— TASK INSTRUCTIONS —
Will you write out all the entries below exactly?

— Entries from a dataset —
>> Start
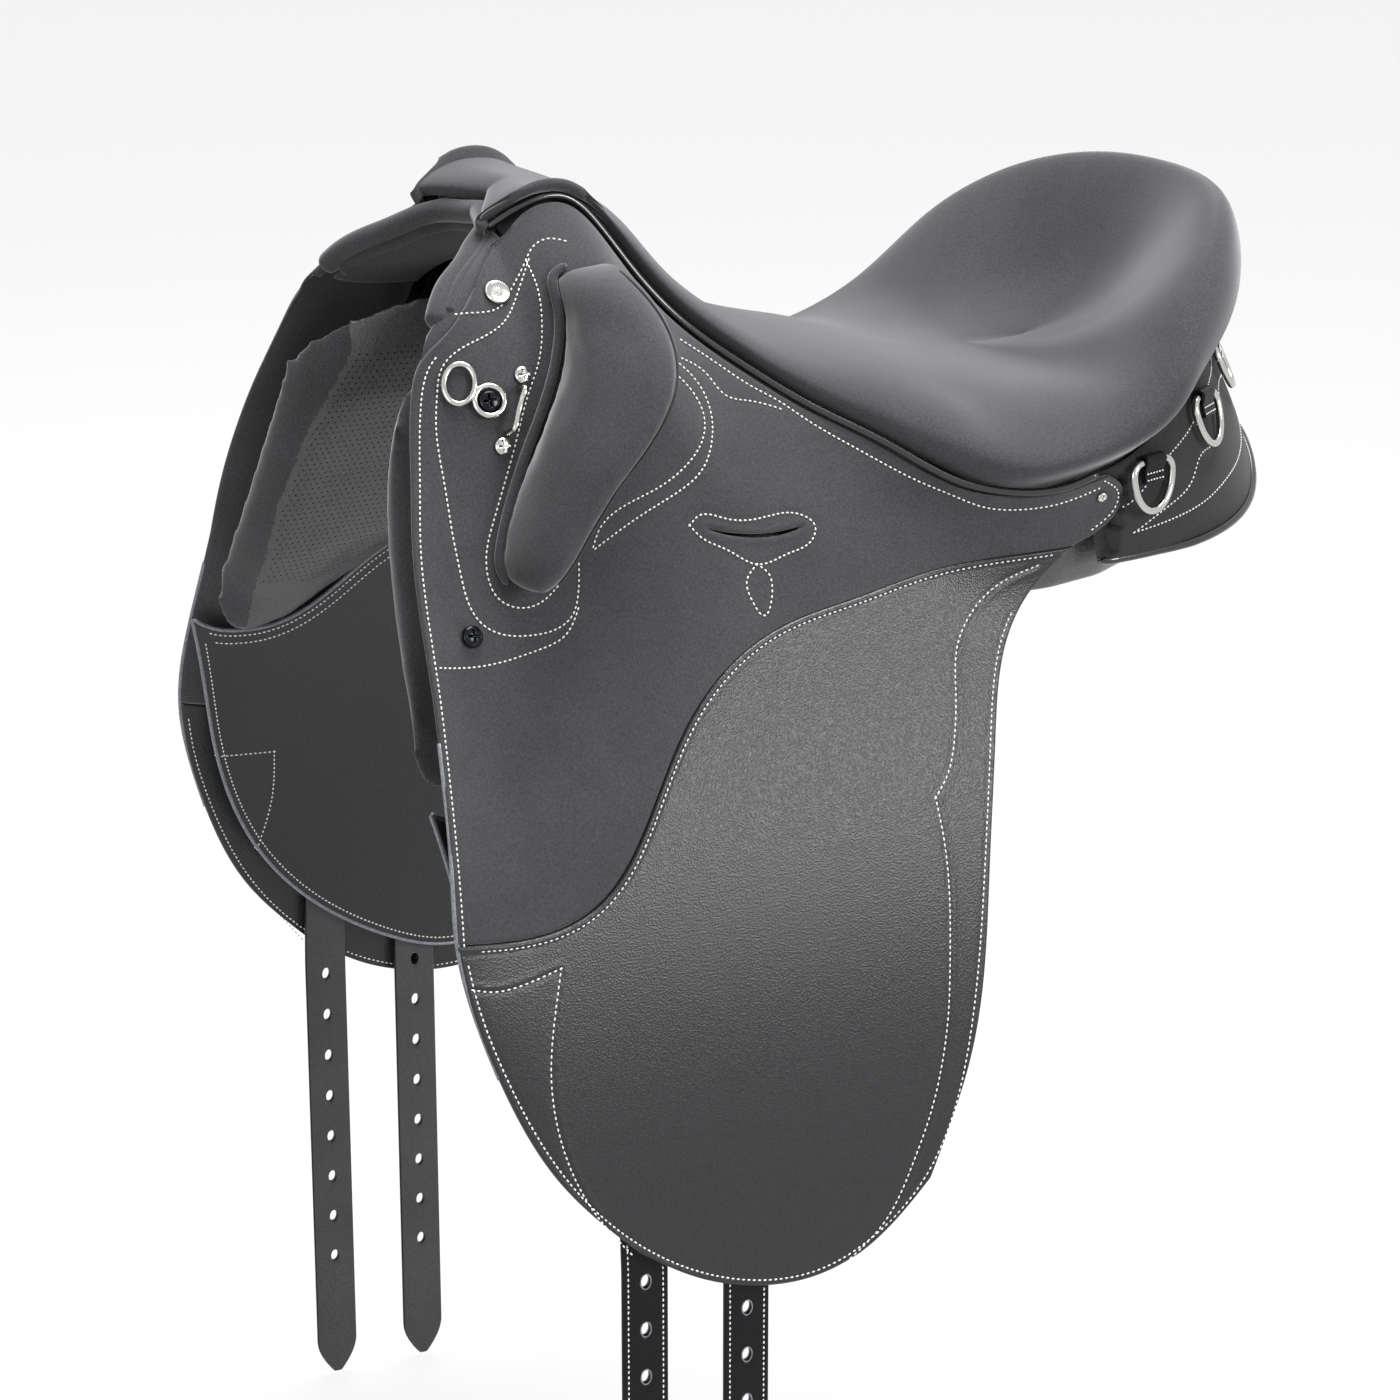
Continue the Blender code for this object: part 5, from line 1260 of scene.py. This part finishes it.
def puffed(made, pressure, most, hold):
    """Fills a closed cover like a cushion: cloth under pressure, no point moved further than most."""
    before = positions(made)
    cloth = made.modifiers.new("fill", "CLOTH")
    cloth.settings.use_pressure = True
    cloth.settings.uniform_pressure_force = pressure
    cloth.settings.effector_weights.gravity = 0
    for number in range(1, STUFFING_FRAMES + 1):
        bpy.context.scene.frame_set(number)
    settled(made)
    bpy.context.scene.frame_set(1)
    moved = positions(made) - before
    length = np.linalg.norm(moved, axis=1)
    place_vertices(made, hold(before + moved * np.minimum(1, most / np.maximum(length, 1e-9))[:, None]))
    ease(made, 10)
    rounder = made.modifiers.new("round", "SUBSURF")
    rounder.levels = rounder.render_levels = 1
    settled(made)
    made.data.polygons.foreach_set("use_smooth", [True] * len(made.data.polygons))
    return made


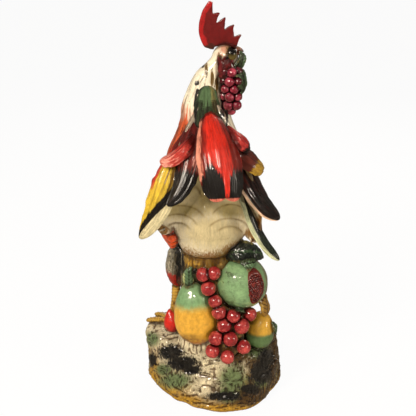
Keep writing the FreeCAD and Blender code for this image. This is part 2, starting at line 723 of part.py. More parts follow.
>> End
— WRITTEN RESPONSE —
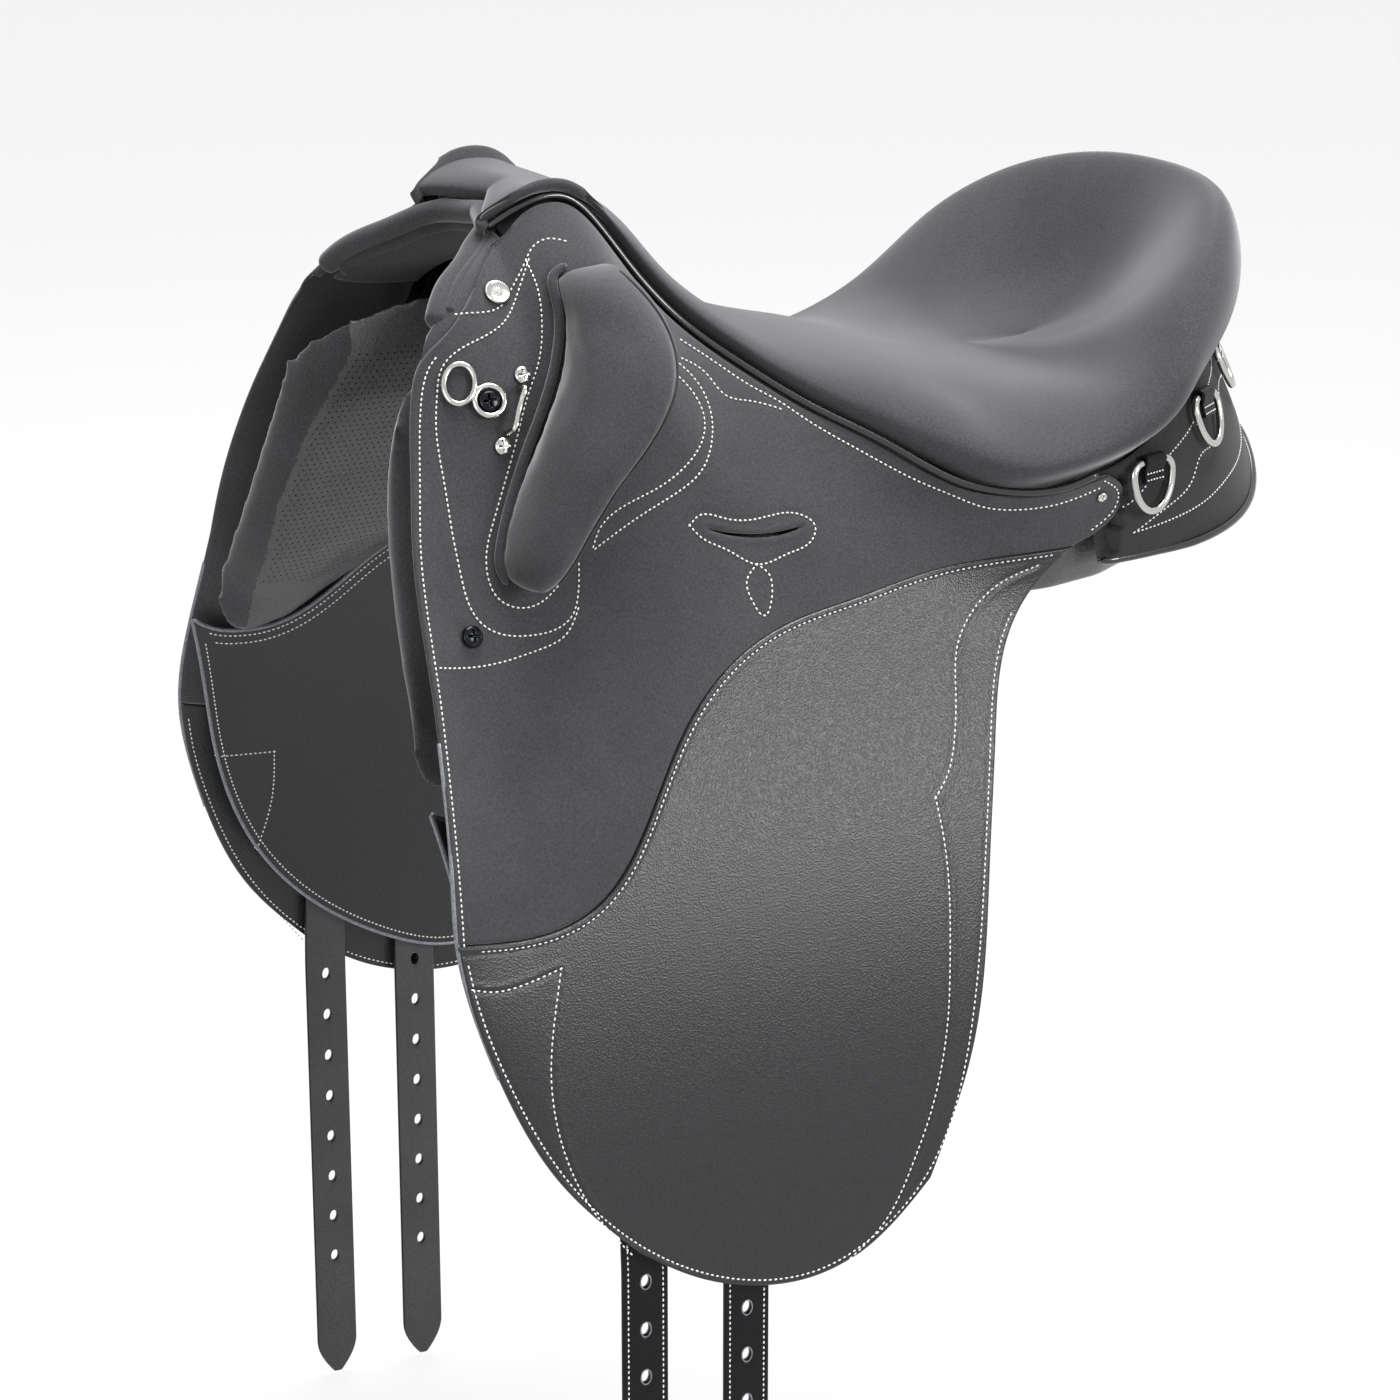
Continue the Blender code for this object: part 5, from line 1260 of scene.py. This part finishes it.
def puffed(made, pressure, most, hold):
    """Fills a closed cover like a cushion: cloth under pressure, no point moved further than most."""
    before = positions(made)
    cloth = made.modifiers.new("fill", "CLOTH")
    cloth.settings.use_pressure = True
    cloth.settings.uniform_pressure_force = pressure
    cloth.settings.effector_weights.gravity = 0
    for number in range(1, STUFFING_FRAMES + 1):
        bpy.context.scene.frame_set(number)
    settled(made)
    bpy.context.scene.frame_set(1)
    moved = positions(made) - before
    length = np.linalg.norm(moved, axis=1)
    place_vertices(made, hold(before + moved * np.minimum(1, most / np.maximum(length, 1e-9))[:, None]))
    ease(made, 10)
    rounder = made.modifiers.new("round", "SUBSURF")
    rounder.levels = rounder.render_levels = 1
    settled(made)
    made.data.polygons.foreach_set("use_smooth", [True] * len(made.data.polygons))
    return made


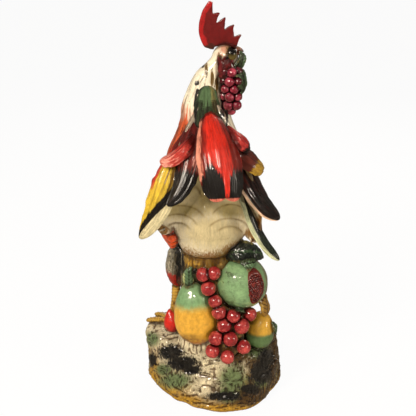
Keep writing the FreeCAD and Blender code for this image. This is part 2, starting at line 723 of part.py. More parts follow.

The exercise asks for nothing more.